--- DATA ---

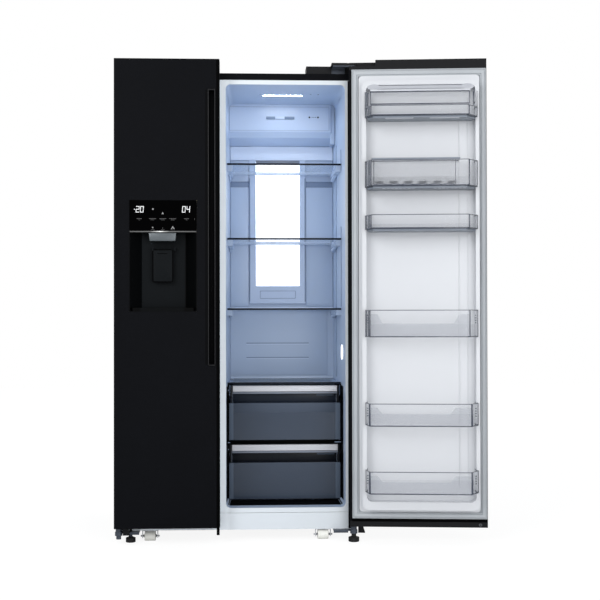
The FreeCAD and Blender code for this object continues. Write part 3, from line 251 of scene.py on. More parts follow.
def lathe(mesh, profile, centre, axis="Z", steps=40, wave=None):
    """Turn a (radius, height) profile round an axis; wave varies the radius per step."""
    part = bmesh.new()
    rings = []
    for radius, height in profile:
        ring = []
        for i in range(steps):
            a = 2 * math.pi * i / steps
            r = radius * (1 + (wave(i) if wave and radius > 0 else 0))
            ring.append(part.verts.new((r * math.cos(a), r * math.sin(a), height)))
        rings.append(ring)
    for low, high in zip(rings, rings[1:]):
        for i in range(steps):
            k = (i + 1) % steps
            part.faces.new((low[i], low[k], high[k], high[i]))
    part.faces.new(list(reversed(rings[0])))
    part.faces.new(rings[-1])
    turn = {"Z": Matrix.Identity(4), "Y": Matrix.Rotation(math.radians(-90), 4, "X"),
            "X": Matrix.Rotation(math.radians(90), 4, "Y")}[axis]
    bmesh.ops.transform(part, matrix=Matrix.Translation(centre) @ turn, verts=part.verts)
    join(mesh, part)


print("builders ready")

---
--- DATA ---

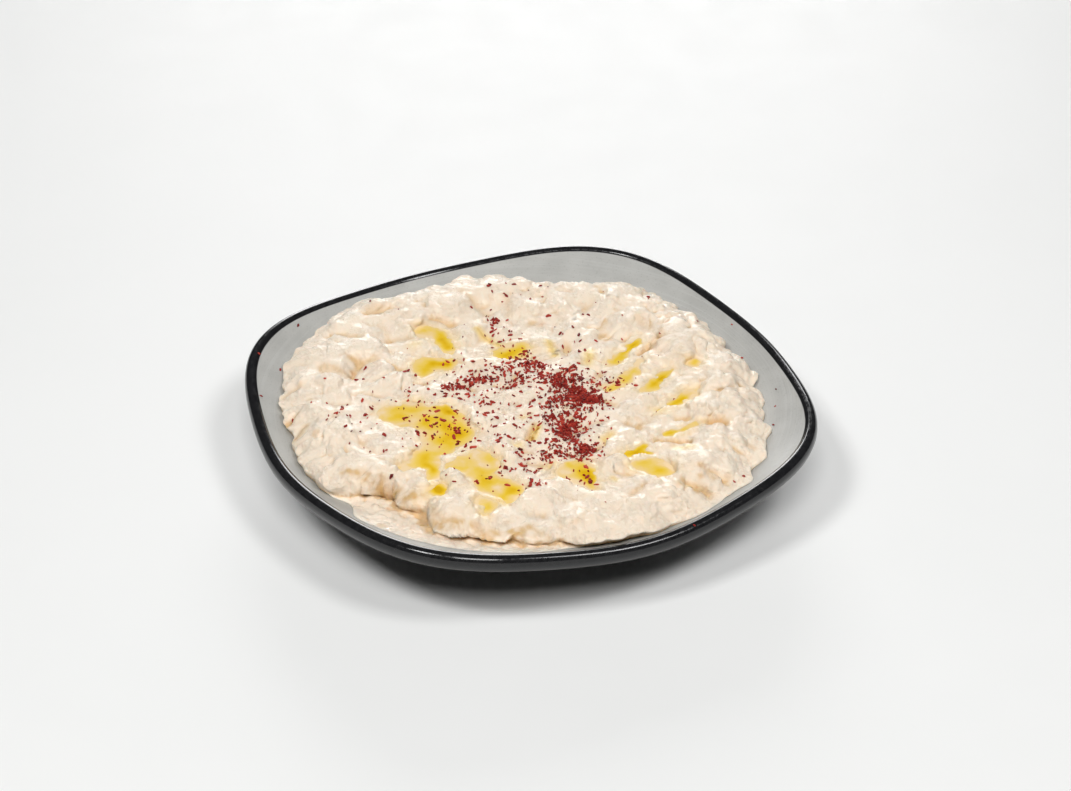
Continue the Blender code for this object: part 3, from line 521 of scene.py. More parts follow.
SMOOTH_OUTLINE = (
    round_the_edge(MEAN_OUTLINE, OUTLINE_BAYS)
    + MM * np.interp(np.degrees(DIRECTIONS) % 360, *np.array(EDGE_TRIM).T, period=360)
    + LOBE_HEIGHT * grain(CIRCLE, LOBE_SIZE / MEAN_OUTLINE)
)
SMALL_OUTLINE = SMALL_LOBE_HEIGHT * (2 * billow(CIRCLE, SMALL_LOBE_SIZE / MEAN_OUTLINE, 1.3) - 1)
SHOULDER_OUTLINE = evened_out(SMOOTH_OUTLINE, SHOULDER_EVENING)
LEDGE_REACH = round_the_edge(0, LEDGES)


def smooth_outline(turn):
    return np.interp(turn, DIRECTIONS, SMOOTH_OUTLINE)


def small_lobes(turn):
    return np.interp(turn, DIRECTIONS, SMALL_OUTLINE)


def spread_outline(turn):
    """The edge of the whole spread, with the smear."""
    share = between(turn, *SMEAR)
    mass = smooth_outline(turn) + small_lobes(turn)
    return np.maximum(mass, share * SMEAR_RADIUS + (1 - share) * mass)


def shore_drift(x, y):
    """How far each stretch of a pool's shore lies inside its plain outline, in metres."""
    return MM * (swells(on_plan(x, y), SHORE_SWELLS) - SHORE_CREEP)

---

* [INSTRUCTION]:
Give again the run of lines that opens at the line with "Continue the Blender" and closes at the line with "return MM *", exactly, and only that run.

* [EXERCISE RESPONSE]:
Continue the Blender code for this object: part 3, from line 521 of scene.py. More parts follow.
SMOOTH_OUTLINE = (
    round_the_edge(MEAN_OUTLINE, OUTLINE_BAYS)
    + MM * np.interp(np.degrees(DIRECTIONS) % 360, *np.array(EDGE_TRIM).T, period=360)
    + LOBE_HEIGHT * grain(CIRCLE, LOBE_SIZE / MEAN_OUTLINE)
)
SMALL_OUTLINE = SMALL_LOBE_HEIGHT * (2 * billow(CIRCLE, SMALL_LOBE_SIZE / MEAN_OUTLINE, 1.3) - 1)
SHOULDER_OUTLINE = evened_out(SMOOTH_OUTLINE, SHOULDER_EVENING)
LEDGE_REACH = round_the_edge(0, LEDGES)


def smooth_outline(turn):
    return np.interp(turn, DIRECTIONS, SMOOTH_OUTLINE)


def small_lobes(turn):
    return np.interp(turn, DIRECTIONS, SMALL_OUTLINE)


def spread_outline(turn):
    """The edge of the whole spread, with the smear."""
    share = between(turn, *SMEAR)
    mass = smooth_outline(turn) + small_lobes(turn)
    return np.maximum(mass, share * SMEAR_RADIUS + (1 - share) * mass)


def shore_drift(x, y):
    """How far each stretch of a pool's shore lies inside its plain outline, in metres."""
    return MM * (swells(on_plan(x, y), SHORE_SWELLS) - SHORE_CREEP)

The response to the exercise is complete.